The work around Spark will involve not just Apache Spark, but numerous other projects in the Hadoop ecosystem, from Apache YARN and MapReduce to Hive and Hbase. Hortonworks has already begun making changes in some of these other Hadoop components to address the needs of running Spark in the enterprise.
The move garnered praise from Databricks, the company behind open source Spark. “We’re thrilled to see Hortonwork’s full-throated support for Spark; and not just as another component, but as a major piece of the solution for big data processing for enterprises,” Databricks business development executive Arsalan Tavakoli-Shiraji tells Datanami via email. “From the level of commitment they’re making to Spark (e.g., in terms of resources) you can see that this is something that is extremely important to their customers.”
In June, Hortonworks shipped a tech preview of its support for Spark in conjunction with the delivery of the version 2.1 release of its Hortonworks Data Platform (HDP). The plan is for Spark to be fully supported with the next major release, tentatively dubbed version 2.2, sometime this fall (an announcement at the Strata + Hadoop World conference next month is a good bet).
But Hortonworks customers won’t have to wait that long, as the company this week will be shipping a second tech preview of Spark in HDP 2.1.3 that delivers some of the enhancements that have already been made as part of Hortonworks phase one plan for delivering enterprise Spark.
Much of that works revolves around integrating with Hive, says Hortonworks co-founder and architect Arun Murthy. “A lot of people have data in Hive data warehouse. They want to come in and access the data, pull it into memory, do some modeling, analytics in Spark. They want to make it a first class citizen,” Murthy tells Datanami.
“But so far it [Spark] only works with Hive version .12,” he says. “We now have versions working against Hive version .13,…and when the Apache community releases Hive version .14, we’ll do the same. It’s not sexy work, but something you have to do as far as the broad enterprise enablement. All this will be delivered in our preview going out this week, so we’re very excited to have this out.”
The new tech preview will also deliver support for Hive’s Optimized Row Columnar (ORC) data format. “One thing we’re doing is making sure we can give Spark applications the same level of performance when it comes to accessing data,” Murthy says. “For example, like any database, ORC supports what you call predicate pushdown.” That capability doesn’t exist yet in Spark, but thanks to the contributions that Hortonworks is making to Spark, it will support it. “We’re doing that so we can get efficient access to data,” Murthy says.

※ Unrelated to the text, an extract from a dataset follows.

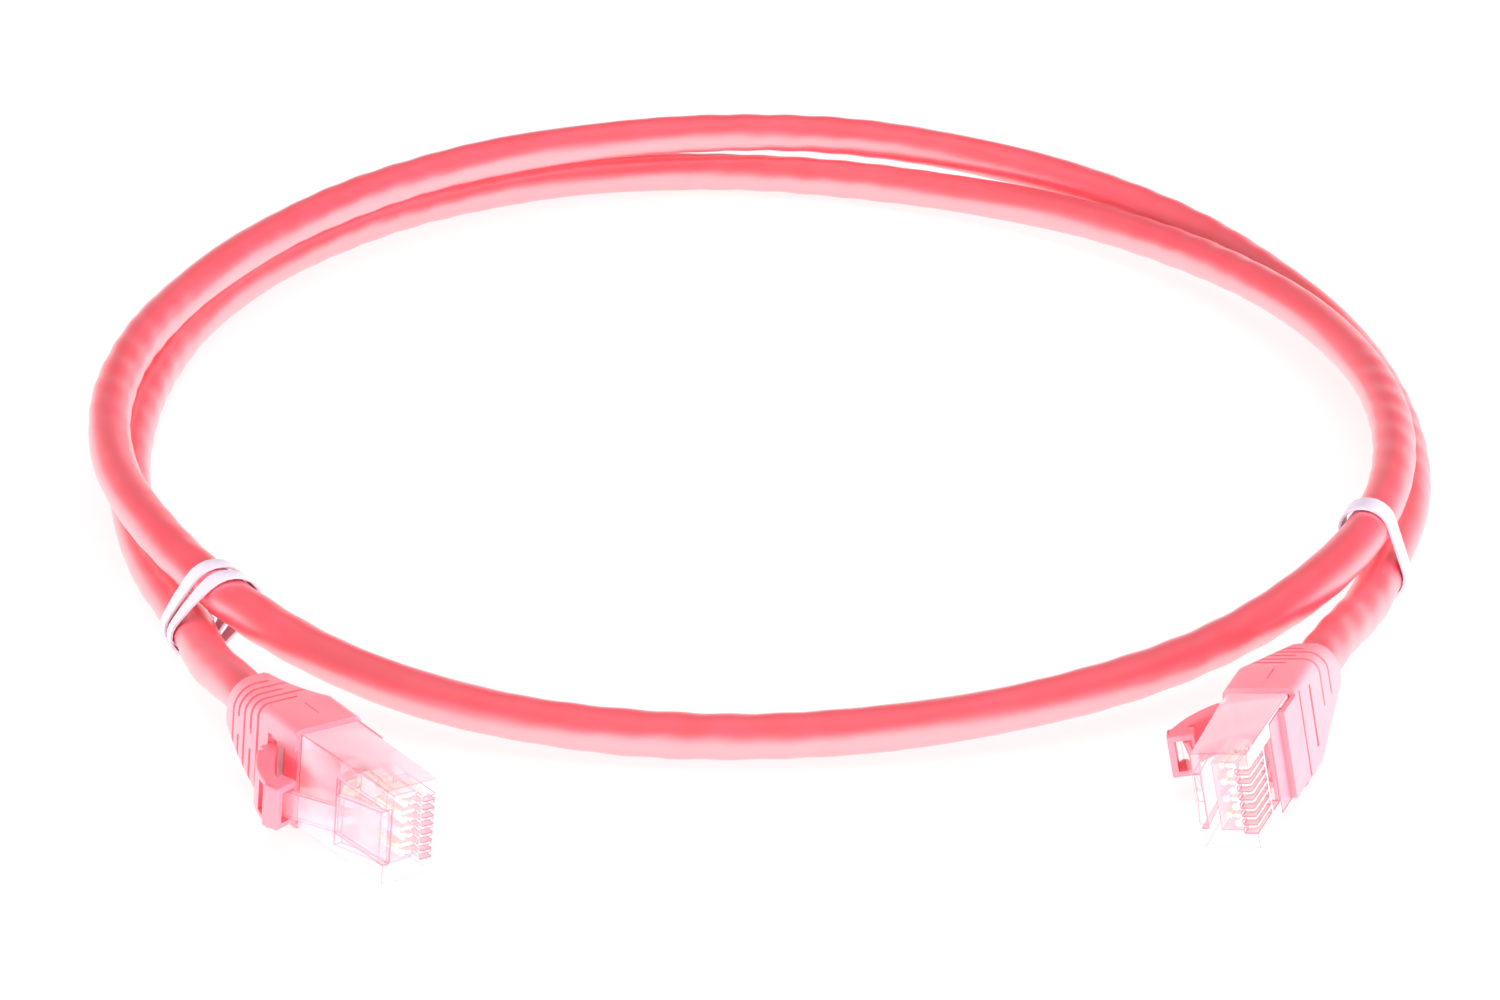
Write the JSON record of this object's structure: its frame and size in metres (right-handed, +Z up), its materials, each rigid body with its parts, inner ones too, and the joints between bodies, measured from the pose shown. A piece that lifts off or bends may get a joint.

The work around Hive integration and support for ORC is done and available now. Other items on Hortonworks’ short-term Spark to-do list include bolstering its integration with Ambari, the open source Apache project that provides provisioning, managing, and monitoring for Hadoop; and improving how it works with Hadoop’s security apparatus, specifically in the area of Active Directory and LDAP, the enterprise standards for user authentication. The company also wants to integrate Spark with Apache Argus, the open source security project created after Hortonworks acquired XA Secure and contributed all the software to the Apache Software Foundation.
Hortonworks also has longer term plans for bolstering Spark. One of the key areas in this “phase two” effort (expected to be delivered in the beginning of 2015) will be improving how Spark runs on YARN, specifically from a reliability and a scalability perspective. One of the consistent complaints that users have about Spark is that it currently does not scale adequately for massive Hadoop deployments. The possibility that Spark may actually give you erroneous results is limiting its uptake in the biggest Hadoop environments, including the 32,000 node Hadoop cluster at Yahoo, which is currently using Spark on a 1,000 node cluster.
One of the ways Hortonworks aims to improve Spark’s Hadoop scalability and reliability features is by more closely integrating it with YARN. The common Spark deployment model on YARN currently is slightly different than how it’s done in MapReduce, Hive, or Pig, Murthy says. “So what happens is Spark comes up, grabs a bunch of resources and keeps it forever, and doesn’t let them go until the entire application finishes,” he says. “This is potentially fine if you’re doing intensive in-memory applications. But you certainly don’t want to use what I call the service-like mode, deploying a Spark service to every user.
Instead, Hortonworks envisions Spark becoming more like MapReduce in how it consumes cluster resources. Instead of holding onto CPU or memory until the entire job is over, Spark will get resources depending on each sub task Spark performs. “So now it looks like an application model, not a service model,” Murthy says. “One of the things we did is use the YARN shuffle service in YARN, which allows us to transfer intermediate data between mappers and reducers or applications…We’ve been using a bunch of investments we made in Tez, for example, to actually do the same up and down application model. We’re really exited about this.”
The phase two plans also involve the creation of an in-memory tier in HDFS to share resiliently distributed datasets (RDDs) across independent Spark apps. “We definitely want to leverage the in-memory tier in Spark, so if you cache an in memory data set in Spark…you’ll be able to use it across multiple applications in the context of Hadoop,” Murthy says.
Hortonworks developers have been participating directly in the Apache Spark community for a few weeks now, and the company is gearing up for a long-term commitment to improve Spark’s fortunes on Hadoop. The company is also in the process of deepening its partnership with Databricks.
“The Spark community has been very welcoming. Great feedback,” Murthy says. “Our aim is to make sure that whatever we do, we invest in the core of the platform and we’re expanding that definition of the core to include Spark. We just want to make sure that everybody gets the best of the core of Apache software, whether it’s Spark or YARN or HDFS and MapReduce.”